Peachy invited me for drinks on the Wednesday before her race. She wanted to give me a tee shirt to wear while she was racing, with the Leukemia & Lymphoma Society logos and a picture of my son silkscreened on the chest. After a couple of plum mojitos she told me how she'd gotten involved in bike racing for charity. I'll try to repeat more or less verbatim here, but the quotations are more for reference than an indication of her exact words. Like I said, plum mojitos had taken place.

"I was walking through the Village with my brother, and a man comes up and hands us a flyer for the AIDS race to Boston. So I say, why not, and we go to the community center and I sign up. I don’t even have a bike.

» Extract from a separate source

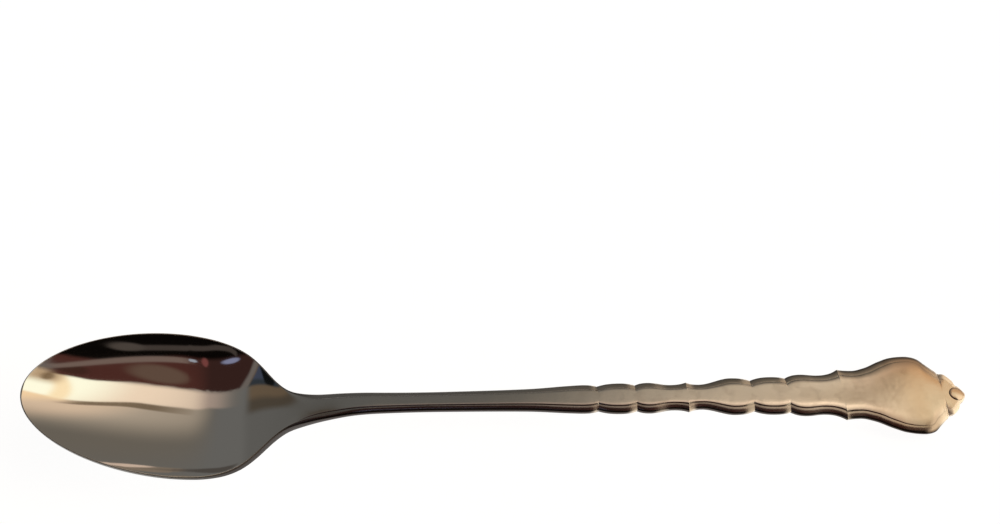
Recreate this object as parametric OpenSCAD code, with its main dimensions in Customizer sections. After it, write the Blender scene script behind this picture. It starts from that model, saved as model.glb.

"My brother buys me a bike, but says I have to give it back to him after the race. On the night before, I invite friends out and we are drinking and someone asks me how I trained. Trained? I didn't even get on the bike yet. So the next morning I show up at the parking lot and get on the bike. We don't know what the gears are for, but my brother watches some other people change theirs and he puts them in the same position. So, okay, I ride around a few times and I’m ready to go. And everything is just fine until we get to Connecticut, where there are a lot of hills. Everyone else is just speeding by” — Here she pantomimes a person riding uphill in low gear, then herself struggling in high gear-- “and I’m pushing and pushing and getting nowhere. This guy rides up next to me and notices my Romanian flag on my bike and he says, “How are you my Romanian flower?” and I say “I am not a flower! I can’t ride this bike and everyone else is whizzing by!” so he looks at my gears and says, “put it in low gear” and I say “huh?” So he tells me to pull over -- and I still don't know how to get my feet out of the clips, so I fall over. I somehow get my feet out, and he shows me how to adjust the gears. I get so involved I don't remember how to get the clips off next time.

"Now on the whole ride, other people are shouting, "Passing!" "Slowing!" "Stopping" and I have no idea what it means, but I say whatever they say. So when we come up to the light, I yell "slowing!" stopping!" then as I try to get my feet out of the clips again, "FALLING!" But finally I learn how to get out of the clips, I make it to Boston in a couple of days, and when I step on the scale, I lost 7 pounds!"

She told me her brother did in fact take her bike, so when she decided to train for the Arizona race, she had to buy a new bike -- and train. Team in Training seems to have a good coach and training program, because when Peach called me after the race, her first words were "I got the silver!" I was so proud of her. Jesse would have been too, and I told her so. When we got together last week for her birthday, Peachy wore her racing shirt, bright green and purple, with Jesse's photo on the shoulder. I don't think Jesse's brother or I will ever take off our purple rubber bracelets, Peachy. Thank you so much for letting us be a part of your victory. And please let me know if I quoted you wrong!